M. L.: Nous parlons d’une hiérarchie des solutions. Il s’agit d’abord de réfléchir à la manière d’éliminer les risques avant de dire aux gens comment se comporter. Le potentiel de danger résulte de la masse, multipliée par la vitesse. Il faut donc adapter les vitesses et réfléchir à la séparation spatiale des véhicules lourds. Bien sûr, l’équipement personnel, par exemple les phares, a tout son sens. Mais il ne saurait former le point de départ des réflexions.
Les associations telles que l’ATE souhaitent pousser la population à circuler à vélo.
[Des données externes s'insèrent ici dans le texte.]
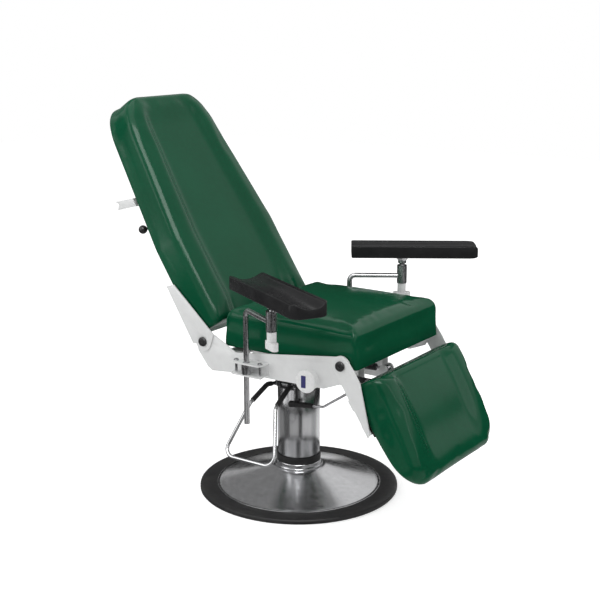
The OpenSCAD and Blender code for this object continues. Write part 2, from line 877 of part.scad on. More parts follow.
module arm_brackets() {
    h = bracket_high - bracket_low;
    color("#f2f3f3") for (s = [-1, 1]) {
        difference() {
            union() {
                translate([0, 0, bracket_low]) linear_extrude(bracket_t) flange_outline(s);
                translate([0, 0, bracket_high - bracket_t]) linear_extrude(bracket_t) flange_outline(s);
                translate([-bracket_back, s > 0 ? plate_out : -plate_out - bracket_t, bracket_low])
                    cube([bracket_back + bracket_front, bracket_t, h]);
            }
            translate([rod_x, s * rod_y, bracket_low - cut])
                cylinder(r = collar_spigot_r + fit, h = h + 2 * cut);
            bracket_bolt_places(s) translate([0, 0, bracket_low - cut])
                cylinder(d = bracket_bolt_d + 2 * fit, h = h + 2 * cut);
        }
    }
}

module bracket_bolts() {
    color("#2b2b2b") for (s = [-1, 1]) {
        bracket_bolt_places(s) {
            translate([0, 0, bracket_low]) cylinder(d = bracket_bolt_d, h = bracket_high - bracket_low);
            for (z = [bracket_low - bracket_bolt_head_h, bracket_high]) {
                translate([0, 0, z])
                    cylinder(r = bracket_bolt_d * bolt_head_share, h = bracket_bolt_head_h, $fn = 6);
            }
        }
    }
}

// Black parts on the frame that carry and stop the leg release lever
module lever_mounts() {
    bar_in = -rail_in - rail_w;
    color("#1f1f1f") {
        translate([rail_front - lever_bar_lap, bar_in - lever_bar_t, lever_pivot[1] - lever_bar_h / 2])
            cube([lever_pivot[0] - rail_front + lever_bar_lap + lever_hub_d / 2,
                lever_bar_t, lever_bar_h]);
        cross_bar(lever_pivot, lever_stud_d, lever_y - lever_hub_l, bar_in - cut);
        translate([stop_x, lever_y, stop_low]) cylinder(d = stop_d, h = stop_top - stop_low + cut);
        translate([stop_x - stop_d / 2, lever_y - stop_d / 2, stop_top])
            cube([stop_d, bar_in - lever_y + stop_d / 2, stop_tab_h]);
    }
}

// Seat

module seat_board() {
    half = seat_w / 2 - board_inset;
    color("#33291f") translate([seat_rear + draw_in, -half, board_z])
        cube([seat_l - draw_in - board_inset, 2 * half, board_t]);
}

seat_inner_shares = [0.14, 0.26, 0.38, 0.5, 0.62, 0.74, 0.86];

module seat_cushion() {
    along = concat([for (e = end_shares) e * seat_edge_r], seat_inner_shares * seat_l,
        [for (i = [len(end_shares) - 1 : -1 : 0]) seat_l - end_shares[i] * seat_edge_r]);
    color("#0d5a34") skin([for (x = along) let (
            drop = edge_drop(min(x, seat_l - x), seat_edge_r),
            middle = 2 * x / seat_l - 1,
            rise = seat_crown * (1 - middle * middle))
        [for (p = section(seat_w / 2 - drop * corner_share, seat_z, seat_z + seat_t - drop, seat_edge_r,
                [for (t = top_shares) rise * (1 - t * t)])) [seat_rear + x, p[0], p[1]]]]);
}

// Back

module on_back() {
    translate([back_x, 0, back_z]) rotate([0, -back_lean, 0]) children();
}

// A point of the XZ plane in the frame of the back
function to_back(p) = let (d = [p[0] - back_x, p[1] - back_z])
    [d[0] * cos(back_lean) + d[1] * sin(back_lean), d[1] * cos(back_lean) - d[0] * sin(back_lean)];

back_inner_shares = [0.08, 0.2, 0.32, 0.44, 0.55, 0.66, 0.77, 0.84];
back_top_turns = [0, 18, 34, 48, 60, 70, 80, 90];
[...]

Elles ont également le devoir de mettre au jour les problèmes. Que faire?
U. W.: Selon moi, il faut montrer la diversité des cyclistes potentiel·les et l’encourager, tout en ayant des exigences plus élevées visà-vis de l’infrastructure. L’application de la loi sur les voies cyclables représente un moment décisif. Dans de nombreux cantons, les normes consistent encore en des lignes au bord des routes. Cela ne motive pas les débutant·es à circuler à vélo. J’attends d’associations comme l’ATE et Pro Velo qu’elles s’engagent en faveur d’une infrastructure sûre pour toutes et tous.
En novembre, le peuple suisse se prononcera sur l’extension des autoroutes. Il y a peu, le camp favorable à celle-ci affirmait que ces capacités supplémentaires créeraient de l’espace pour le trafic cycliste. Qu’en pensez-vous?
U. W.: Il y a des lois universelles, et c’est comme cela que commence notre livre: si l’on construit une infrastructure pour les voitures, les voitures viennent. Si l’on construit une infrastructure pour les gens, les gens viennent. Un siècle d’expérience le prouve. Aucun exemple ne vient démontrer le contraire.
C’est pourtant l’argument de certain·es...
U. W.: Nous vivons dans un monde dominé par la voiture. Aujourd’hui, nous en sommes au point que de nombreuses personnes imaginent plutôt un monde sans êtres humains que sans voitures.